No large domestic brokerage has yet (as of midday 10 December 2025) published a widely quoted post‑listing 12‑month target price in public news coverage; most views still reference IPO-day valuation and structural thesis rather than precise target levels.


Medium-Term Outlook: Deleveraging + Aerospace Tailwinds vs Execution & Valuation

Putting today’s data points together, the Aequs Ltd (AEQUS) stock story currently rests on three big pillars:

  1. Macro tailwinds
    • Global aircraft backlog, India’s ambition to be an aerospace manufacturing hub and the shift in supply chains away from single‑country dependence all favour specialists like Aequs.
  2. Structural positioning
    • Aequs’ integrated SEZ cluster, multi‑continent footprint and marquee clientele give it an edge that is not easily replicated, which partially justifies richer multiples on book value despite near‑term losses.
  3. Balance-sheet repair and operating leverage
    • Successful deployment of IPO proceeds into debt repayment and capacity expansion could translate into improved profitability over the next 1–2 years, especially if aerospace demand stays strong and consumer verticals scale up.

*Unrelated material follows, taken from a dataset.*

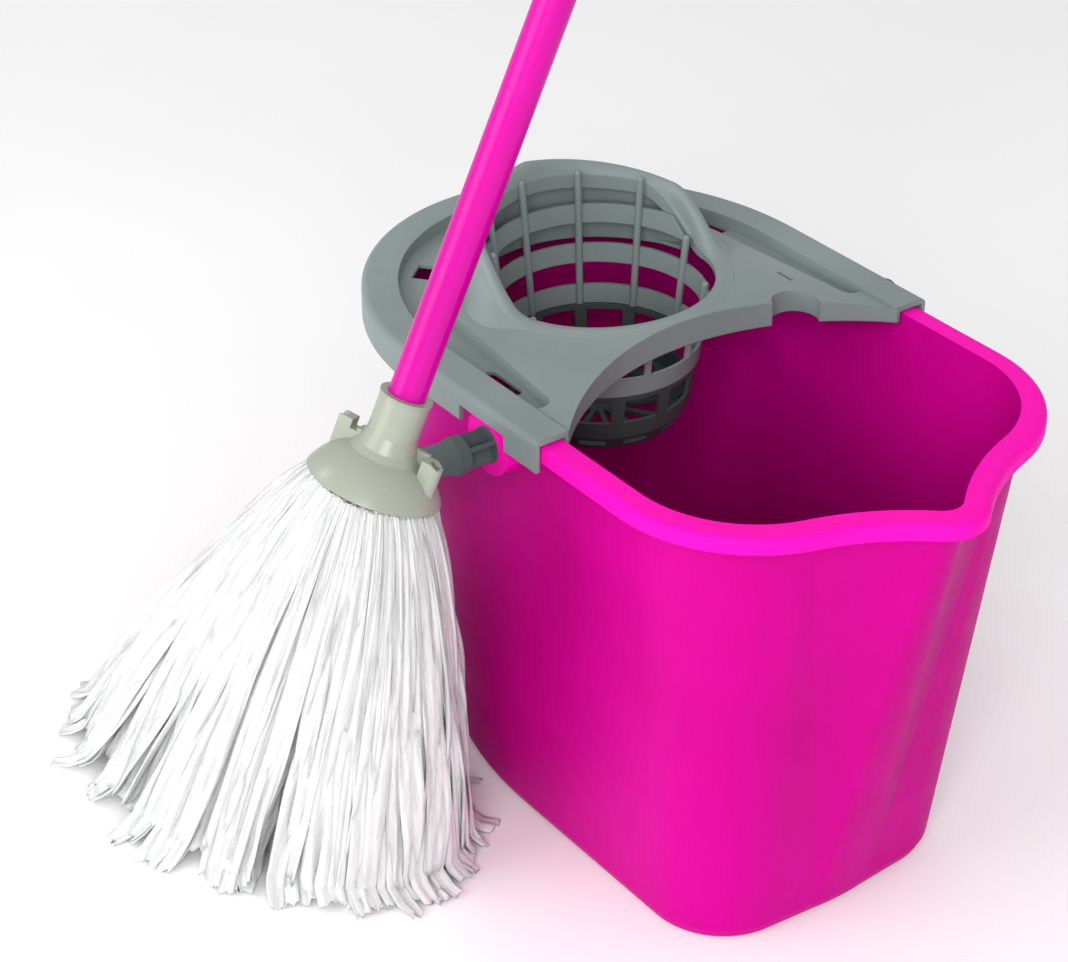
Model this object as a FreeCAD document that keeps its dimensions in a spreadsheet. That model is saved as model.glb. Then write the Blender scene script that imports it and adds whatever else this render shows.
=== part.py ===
"""Mop and bucket set: bucket with pour spout, swinging bail, lift-off cone wringer and string mop.

Frame: origin at the centre of the bucket's base on the floor, +X to the spout, +Z up, millimetres.
The mop stands on its strings beside the bucket on the -Y side and leans over it towards +Y.
"""
import FreeCAD, Part
import math
import os
import re

V = FreeCAD.Vector
doc = FreeCAD.newDocument("mop_and_bucket")

SIZES = {
    # bucket
    "rim_top": 277.0,           # height of the rim's top face
    "rim_length": 420.0,        # back of the rim to the tip of the spout
    "rim_half_width": 124.5,
    "rim_back_len": 140.0,      # length of the half-elliptic back end
    "rim_corner_rad": 79.0,     # front corners
    "rim_flank_deg": 73.0,      # heading of the outline after the corner, 0 along +X
    "rim_hollow_rad": 130.0,    # hollow curve from the corner into the spout
    "rim_spout_deg": 48.0,      # heading where the spout's nose begins
    "rim_nose_rad": 24.0,
    "rim_lip_depth": 9.0,
    "rim_band": 10.5,           # rim's outer edge to the wall's outer face
    "wall_thick": 2.5,
    "base_half_width": 90.0,
    "base_back": 178.0,         # origin to the back of the base
    "base_front": 140.0,
    "base_back_len": 150.0,
    "base_corner_rad": 45.0,
    "base_flank_deg": 86.0,
    "base_hollow_rad": 120.0,
    "base_spout_deg": 84.0,
    "base_nose_rad": 150.0,
    "base_round": 7.0,
    # bail and its ears
    "pivot_back": 8.0,          # the pivot's distance behind the origin
    "pivot_level": 257.0,
    "ear_face": 124.0,          # outer face of the ear plate
    "ear_thick": 3.0,
    "ear_half": 17.0,           # half the ear plate's width
    "ear_hole_rad": 10.1,
    "ear_boss_rad": 14.0,
    "pin_rad": 10.0,
    "arm_inner": 140.0,         # inner face of the bail's arm
    "arm_thick": 6.0,
    "arm_tall": 17.0,
    "bail_reach": 235.0,        # pivot to the middle of the grip
    "bail_corner_rad": 100.0,
    "bail_rest_deg": 34.0,      # the bail hangs this far below level, behind the bucket
    "grip_length": 78.0,
    "grip_tall": 25.0,
    "grip_deep": 15.0,
    # wringer
    "cone_back": 79.0,          # cone axis behind the origin
    "mouth_rad": 62.0,
    "cone_thick": 2.0,
    "cone_taper": 0.112,        # radius lost per millimetre of depth
    "deck_top": 281.0,
    "deck_thick": 2.5,
    "deck_front": 38.0,         # front ends of the rim channel
    "skirt_drop": 17.5,
    "arch_top": 287.0,
    "arch_rad": 795.0,
    "trough_depth": 7.0,
    "trough_nose_x": 5.0,       # round front ends of the trough
    "trough_nose_y": 103.0,
    "trough_nose_rad": 6.0,
    "collar_high": 326.0,       # outer ridge at the back
    "collar_inner": 316.0,      # inner edge at the back
    "brow_rad": 150.0,          # hollow front edge of the deck
    "brow_back": 8.0,
    "park_x": 6.0,              # half-round notch that parks the stick
    "park_y": 65.0,
    "park_rad": 13.0,
    "rib_rad": 2.0,
    "ring_tall": 11.0,          # height of each ring of the cone
    "ring_low": 240.0,          # undersides of the three rings
    "ring_middle": 264.0,
    "ring_high": 287.0,
    "cup_top": 239.7,
    "cup_bottom": 203.0,
    "cup_rad": 54.5,
    "cup_knee_rad": 50.0,
    "cup_wall": 2.2,
    "cup_foot_rad": 44.0,
    # mop
    "mop_x": 21.0,              # centre of the cap's rim
    "mop_y": -210.0,
    "mop_z": 280.0,
    "mop_lean_x": 0.085,        # run of the stick per unit of rise
    "mop_lean_y": 0.400,
    "cap_rad": 33.5,
    "cap_dome": 21.0,
    "cap_thick": 2.2,
    "socket_rad": 12.5,
    "socket_top": 47.0,
    "stick_rad": 9.2,
    "stick_wall": 0.8,
    "stick_foot": 20.0,
    "stick_length": 1150.0,
    "holder_rad": 27.0,
    "hang_hole_rad": 4.0,
    "strings_x": -135.0,        # centre of the strings' footprint
    "strings_y": -190.0,
    "strings_long": 138.0,      # half axes of the footprint
    "strings_short": 83.0,
    "strings_top_rad": 27.0,
    "strings_turn_deg": 12.0,
}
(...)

Balancing this are the obvious caveats: rich valuation on negative earnings, execution risk in a complex, regulated industry, and the possibility that the market may not be as forgiving if future quarters show slower‑than‑expected improvement.

For now, Aequs has cleared its first market test with a solid listing premium and heavy trading interest. The real exam starts with the first few quarterly results as a listed company, when investors will be able to judge whether the aerospace fairy tale converts into durable earnings.